Preston discussed approaches to metrics for measuring product success.  PMs need to define a few key metrics, know how they are doing, and share the metrics with the team and executives.  Don’t believe “vanity” metrics even if you need to use them to evangelize the project.  A recommended approach is to use Dave McClure’s “Pirate Metrics”:

  • How do users find you? (Acquisition)
  • Do users have a great first experience? (Activation)
  • Do users come back? (Retention)
  • How do you make money? (Revenue)
  • Do users tell others? (Referral)

For a product early in its release, figuring out activation and retention is most critical.  Then you can concentrate on the other areas.

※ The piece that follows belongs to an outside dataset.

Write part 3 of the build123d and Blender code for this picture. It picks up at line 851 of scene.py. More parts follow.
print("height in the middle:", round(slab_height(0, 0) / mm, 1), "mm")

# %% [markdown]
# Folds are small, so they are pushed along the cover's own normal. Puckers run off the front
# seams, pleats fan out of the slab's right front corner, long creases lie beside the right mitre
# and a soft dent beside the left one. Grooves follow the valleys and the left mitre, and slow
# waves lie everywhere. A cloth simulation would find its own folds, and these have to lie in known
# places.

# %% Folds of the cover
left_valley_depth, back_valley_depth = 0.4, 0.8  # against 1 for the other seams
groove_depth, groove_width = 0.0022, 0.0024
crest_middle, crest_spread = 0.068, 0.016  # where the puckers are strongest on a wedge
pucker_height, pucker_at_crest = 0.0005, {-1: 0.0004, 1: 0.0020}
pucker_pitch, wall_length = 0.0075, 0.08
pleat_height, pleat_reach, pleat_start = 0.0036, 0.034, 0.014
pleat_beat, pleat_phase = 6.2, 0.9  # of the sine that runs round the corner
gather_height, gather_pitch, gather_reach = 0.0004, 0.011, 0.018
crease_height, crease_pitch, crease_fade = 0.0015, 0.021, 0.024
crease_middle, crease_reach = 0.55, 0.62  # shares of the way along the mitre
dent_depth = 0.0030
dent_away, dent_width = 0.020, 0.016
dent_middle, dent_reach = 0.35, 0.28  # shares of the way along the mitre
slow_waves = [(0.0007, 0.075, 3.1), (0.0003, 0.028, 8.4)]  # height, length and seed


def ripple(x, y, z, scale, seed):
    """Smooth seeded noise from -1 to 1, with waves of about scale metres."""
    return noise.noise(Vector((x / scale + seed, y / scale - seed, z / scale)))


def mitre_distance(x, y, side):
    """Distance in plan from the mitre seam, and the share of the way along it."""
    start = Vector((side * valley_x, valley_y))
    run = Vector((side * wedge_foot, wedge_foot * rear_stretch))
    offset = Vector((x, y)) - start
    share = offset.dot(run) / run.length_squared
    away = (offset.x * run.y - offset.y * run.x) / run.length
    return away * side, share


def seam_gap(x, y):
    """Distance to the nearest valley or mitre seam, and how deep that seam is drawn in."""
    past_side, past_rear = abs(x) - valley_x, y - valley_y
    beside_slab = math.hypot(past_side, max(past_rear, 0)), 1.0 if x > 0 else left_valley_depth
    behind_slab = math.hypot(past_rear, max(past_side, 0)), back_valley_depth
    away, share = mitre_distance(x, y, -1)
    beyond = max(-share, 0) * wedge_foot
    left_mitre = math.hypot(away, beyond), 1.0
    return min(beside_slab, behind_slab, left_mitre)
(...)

Finally, Preston contended that leveraging sketching and prototyping is a core competency for product managers.  There are a range of options that vary in fidelity, from sketched storyboards and wireframes, up through interactive prototypes and MVP tests.  One technique is to gather user feedback on both a high-fidelity design prototype and a lower-fidelity technical prototype and converge the two over time to produce a test MVP.  As you move through different planning phases, from the problem interview to solution interview to MVP test to MVP launch, you engage with larger and larger numbers of customers to get feedback.  In each phase, to quote Marty Cagan, “Testing your ideas with real users is probably the single most important activity in your job as product manager.”

Preston closed advising the audience that getting better at solving the customer’s problem eventually makes you a better product manager.